Knowing which stove is which , just by what you can see 

Multi Fuel or Wood Burning stove , the most obvious examples you can see immediately by eye are the:

1. External primary PRC & SRC secondary air flow regulator controls and 
2. Internal raised grate of multi fuel burners or the flat bottom non grate of wood burners.

Coal burns best on a ‘raised grate’ since it needs an air supply from below. Therefore , the primary airflow intake is below and its manually adjustable Primary Regulator Control outside (usually, somewhere near the bottom of the stove door & is normally either a sliding slat or turning knob/disc) is used to burn it effectively.

multi fuel burner showing SRC & PRC annotated in green   Multi Fuel or Wood Burning stove
1. The PRC [below discs]  &  SRC [above slats] Regulatory Controls of a multi-burner

Wood doesn’t need this additional air supply below therefore , wood burners come with only a ‘flat bottom.
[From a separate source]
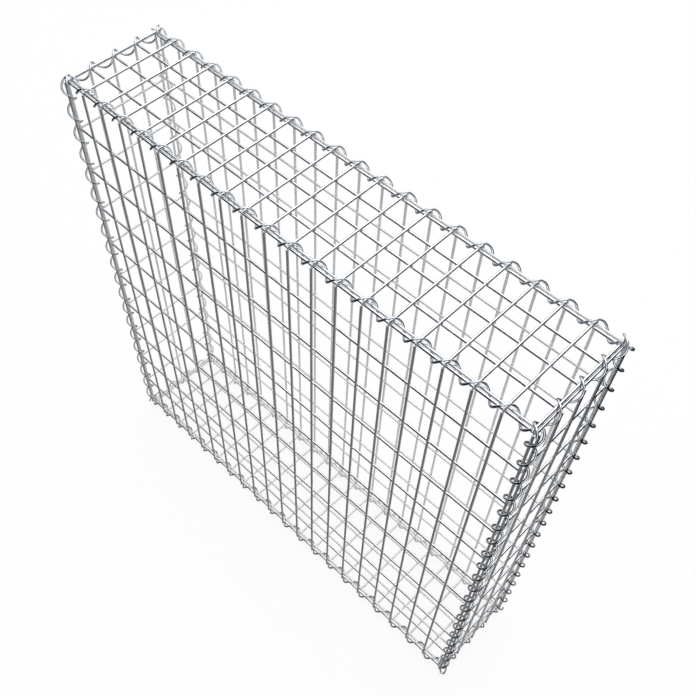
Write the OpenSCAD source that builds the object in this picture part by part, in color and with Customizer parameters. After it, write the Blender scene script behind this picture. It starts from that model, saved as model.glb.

This limits the air supply to the fuel, resulting in a slower burn and you will see they ONLY have a top secondary air flow intake with manually adjustable Secondary Regulator Control. 

****        The adjustable multifuel grate in the picture below shows it can be both raised (top) allowing upwards air flow or it can be flattened (bottom) stopping upwards air flow from below.    ****

multi fuel adjustable grate Multi Fuel or Wood Burning stove
2. Multifuel adjustable Stove Grate

You will find that wood burns faster on a multifuel stove than on a normal wood-burning stove because of the extra oxygen and air flow from below. 

side view of multifuel stove showing air intakes Multi Fuel or Wood Burning stove
3. Primary, Secondary & Tertiary air intakes .. stove door to Left of pic

So what do I want to buy then?

In short , what to buy depends on what you are going to burn? If you’re thinking of using wood as your main fuel then it’s best to buy a wood-burning stove. By buying a multi-fuel stove, you are already almost committed to coal being your main fuel (but keeping the option open to burn wood if need be, albeit at a lower efficiency) and wood as an option.

Therefore , for the reasons already mentioned above , smokeless coal is your prime candidate fuel for a multi fuel stove. So you will be considering Anthracite, as well as a host of brand name alternatives such as Taybrite and Phurnacite. 
However , as you will see in our article on stainless steel liners there are some drawbacks to using these smokeless fuels. 

 Things to keep in mind::

1. Normal house coal is cheaper but too dirty for stoves 
2. Smokeless is expensive and more corrosive but burns clean enough & is better to use in stoves than bituminous
3. Unless you have a free source of weathered hard woods then having a multifuel means using smokeless coal IS the option. 
4. Don’t ever use wood and coal together at same time, water in wood dissolves sulphur in coal creating sulphurous acid !! ALL coal has sulphur , some worse than others.
5. Best to have a china hat/cowl to deflect water ingress. All lum/flue dampness causes sulphurous acid corrosion, esp with smokeless fuel
6. Smaller (within stove capacity) hotter hardwood fires are cleaner and don’t ruin baffle-plates or warp stoves
7. Read about liners on this site, 316 SS for wood and 906 for Anthracites NB/ sulphur ~ halogen corrosives
8. In olden days damper plates were used to control burning[often slumbering Tutt Tutt!!] by choking the fumes exhaust rather than the air intake itself reducing combustion. This is dangerous due to the accumulation of toxins rather than reducing their creation in combustion control itself. 

Using a wood [you see SRC only ! Flat Grate] only stove:-
You would be controlling the flames ONLY by the Secondary air flow intake [see picture 1 above] by manually adjusting the Secondary Regulator Control. Correct settings would be seen as curling yellow flames emanating from the mixture of gases combusting above the fuel on the grate.

Using a multi [you see PRC & SRC Raised Grate] fuel stove:-
You would control the main flames by using the Primary Regulator Control [see picture 1 above] then adjust further also with more tighter control to satisfactory conditions by the SRC [see picture 1 above]. Visually blue/orange flames would be seen below and yellow ones above the fuel.